- Born: 23 February 1880 Bologna, Kingdom of Italy
- Died: 2 August 1976 (aged 96) Canale Monterano, Italy
- Allegiance: Kingdom of Italy
- Branch: Royal Italian Army
- Rank: Lieutenant general
- Commands: 1st Heavy Artillery Regiment 18th Infantry Division Messina Motorized Corps VIII Army Corps 1st Army Commander-General of the Carabinieri
- Conflicts: Italo-Turkish War Battle of Ain Zara; Battle of Misrata; ; World War I Second Battle of Monte Grappa; Battle of Vittorio Veneto; ; World War II;
- Awards: Silver Medal of Military Valor (twice); Bronze Medal of Military Valor; War Merit Cross; Order of the Crown of Italy; Order of Saints Maurice and Lazarus;

= Remo Gambelli =

Italian general

Remo Gambelli (Bologna, 23 February 1880 - Canale Monterano, 2 August 1976) was an Italian general during World War II, Commander-General of the Carabinieri from August 1940 to February 1943.

==Biography==

He was born in Bologna in 1880 and entered the Military Academy of Modena in 1899, graduating in 1901 with the rank of second lieutenant. In 1911–1912 he participated in the Italo-Turkish War as a mountain artillery officer, earning a Bronze Medal of Military Valor for his role in the battle of Ain Zara and a Silver Medal of Military Valor for his behaviour during the battle of Misrata. During the First World War he was promoted to major and then to lieutenant colonel, earning another Silver Medal for his role in the second battle of Monte Grappa and in the battle of Vittorio Veneto.

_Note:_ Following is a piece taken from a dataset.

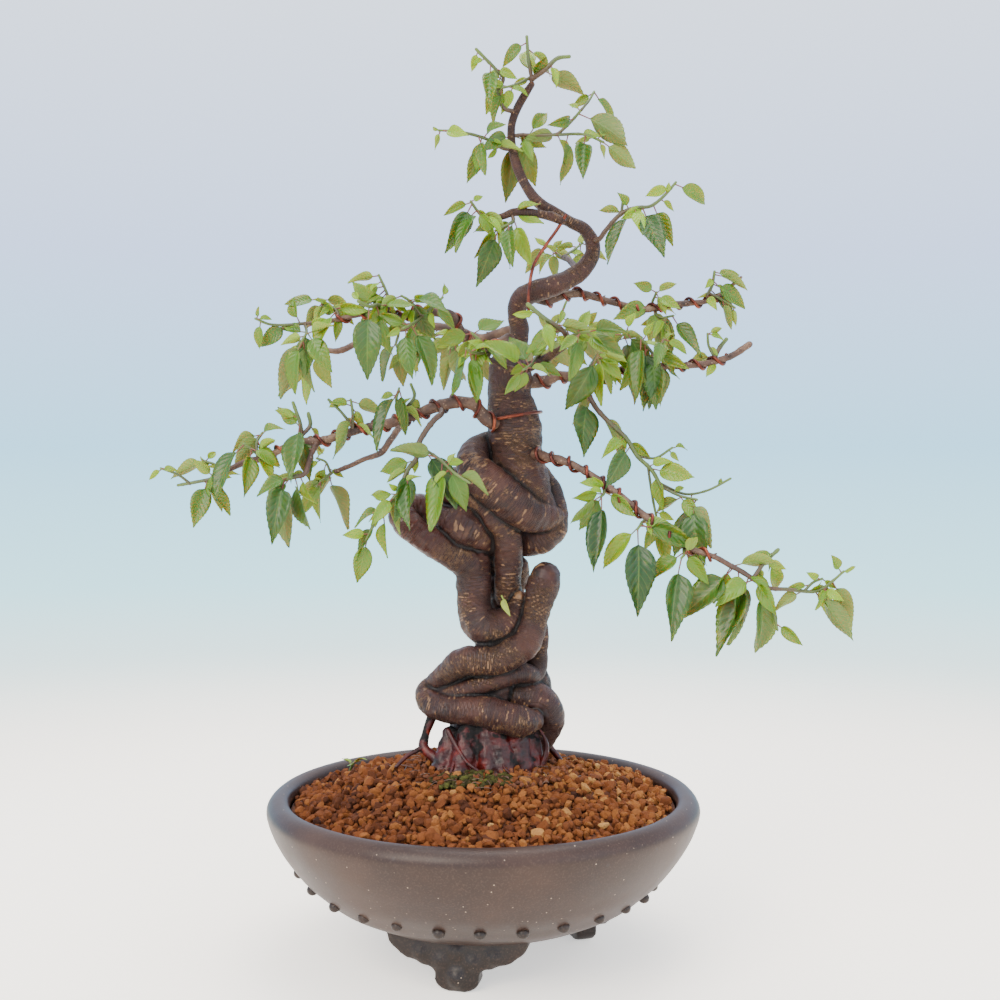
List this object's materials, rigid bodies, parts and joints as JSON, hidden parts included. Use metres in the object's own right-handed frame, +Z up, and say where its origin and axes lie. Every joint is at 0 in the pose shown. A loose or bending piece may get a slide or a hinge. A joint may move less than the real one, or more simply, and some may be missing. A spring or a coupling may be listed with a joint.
{
  "type": "bonsai tree in a pot",
  "caption": "Old coiled bonsai tree with wired branches and serrate leaves, in granular soil in a round unglazed pot on cloud-shaped feet.",
  "frame": {"origin": "middle of the underside of the whole object's box, on the surface that the pot's feet stand on", "axes": "+Z up along the tree's height; the side seen from the front faces -Y, with +X to its right"},
  "size_m": [0.3984, 0.26, 0.5492],
  "materials": {
    "unglazed_clay": "unglazed, matt with a slight sheen on the rim",
    "screen_plastic": "matt",
    "soil_granules": "dry, dusty granules",
    "old_bark": "rough bark with pale marks",
    "branch_bark": "smooth young bark",
    "green_leaf": "satin leaf",
    "copper_wire": "annealed copper",
    "moss": "soft and matt",
    "dry_leaf": "dry and papery"
  },
  "bodies": {
    "root": {"branch_cascade": "branch_bark", "branch_left_lower": "branch_bark", "branch_left_middle": "branch_bark", "branch_left_upper": "branch_bark", "branch_right_middle": "branch_bark", "branch_right_upper": "branch_bark", "drain_screen": "screen_plastic", "fallen_leaf": "dry_leaf", "moss": "moss", "pot": "unglazed_clay", "seedling": "green_leaf", "shoot_apex_crown": "green_leaf", "shoot_apex_left": "green_leaf", "shoot_apex_right": "green_leaf", "shoot_apex_top": "green_leaf", "shoot_back_low_left": "green_leaf", "shoot_back_low_right": "green_leaf", "shoot_cascade_dark": "green_leaf", "shoot_cascade_leafy": "green_leaf", "shoot_cascade_middle": "green_leaf", "shoot_cascade_tip": "green_leaf", "shoot_center_fork": "green_leaf", "shoot_center_front": "green_leaf", "shoot_center_left": "green_leaf", "shoot_center_left_front": "green_leaf", "shoot_center_right": "green_leaf", "shoot_crown_back": "green_leaf", "shoot_crown_left": "green_leaf", "shoot_crown_left_inner": "green_leaf", "shoot_crown_right": "green_leaf", "shoot_left_hanging": "green_leaf", "shoot_left_inner": "green_leaf", "shoot_left_lower_middle": "green_leaf", "shoot_left_lower_outer": "green_leaf", "shoot_left_lower_root": "green_leaf", "shoot_left_lower_tip": "green_leaf", "shoot_left_lower_top": "green_leaf", "shoot_left_lower_under": "green_leaf", "shoot_left_mid_end": "green_leaf", "shoot_left_mid_under": "green_leaf", "shoot_left_upper_end": "green_leaf", "shoot_left_upper_inner": "green_leaf", "shoot_left_upper_mid": "green_leaf", "shoot_left_upper_top": "green_leaf", "shoot_right_hanging": "green_leaf", "shoot_right_mid_inner": "green_leaf", "shoot_right_mid_outer": "green_leaf", "shoot_right_mid_tip": "green_leaf", "shoot_right_upper_mid": "green_leaf", "shoot_right_upper_tip": "green_leaf", "shoot_right_upper_under": "green_leaf", "soil_bed": "soil_granules", "trunk": "old_bark", "wire_cascade": "copper_wire", "wire_guy": "copper_wire", "wire_left_lower": "copper_wire", "wire_left_upper": "copper_wire", "wire_right_middle": "copper_wire", "wire_right_upper": "copper_wire", "wire_trunk_tie": "copper_wire"}
  },
  "joints": []
}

In 1923 he married Miss Teresa Erzoek. In 1926 he was promoted to colonel, and in 1929 he assumed command of the 1st Heavy Artillery Regiment. After the death of his wife in 1932, in 1934 he remarried with Giorgia Letizia Erzoek. In 1933 he was promoted to brigadier general and appointed commander of the artillery of the Army Corps of Florence, and in 1935 he became chief of staff of the Army Corps of Turin. In January 1937 he was promoted to major general and given command of the "Metauro" Infantry Division in Ancona, which in 1939 was renamed 18th Infantry Division Messina; in May 1939 he assumed command of the Motorized Corps, with headquarters in Cremona.

In July 1939 he became lieutenant general, and in November he assumed command of the Army Corps of Rome; on 11 June 1940, the day after Italy's entry into World War II, the Army Corps of Rome was renamed VIII Army Corps. After being briefly in command of the 1st Army, on 27 August 1940 he was appointed Commander-General of the Carabinieri, a post he held until 22 February 1943, when he left due to age limits, being replaced by General Azolino Hazon. He was then retained in service and attached to the Ministry of War, with the post of director-general of the recruitment of non-commissioned officers and soldiers, which he held until 31 July 1944.

After the war he held various tasks within the Ministry of Defense, being finally discharged in 1954. He died in Canale Monterano in 1976.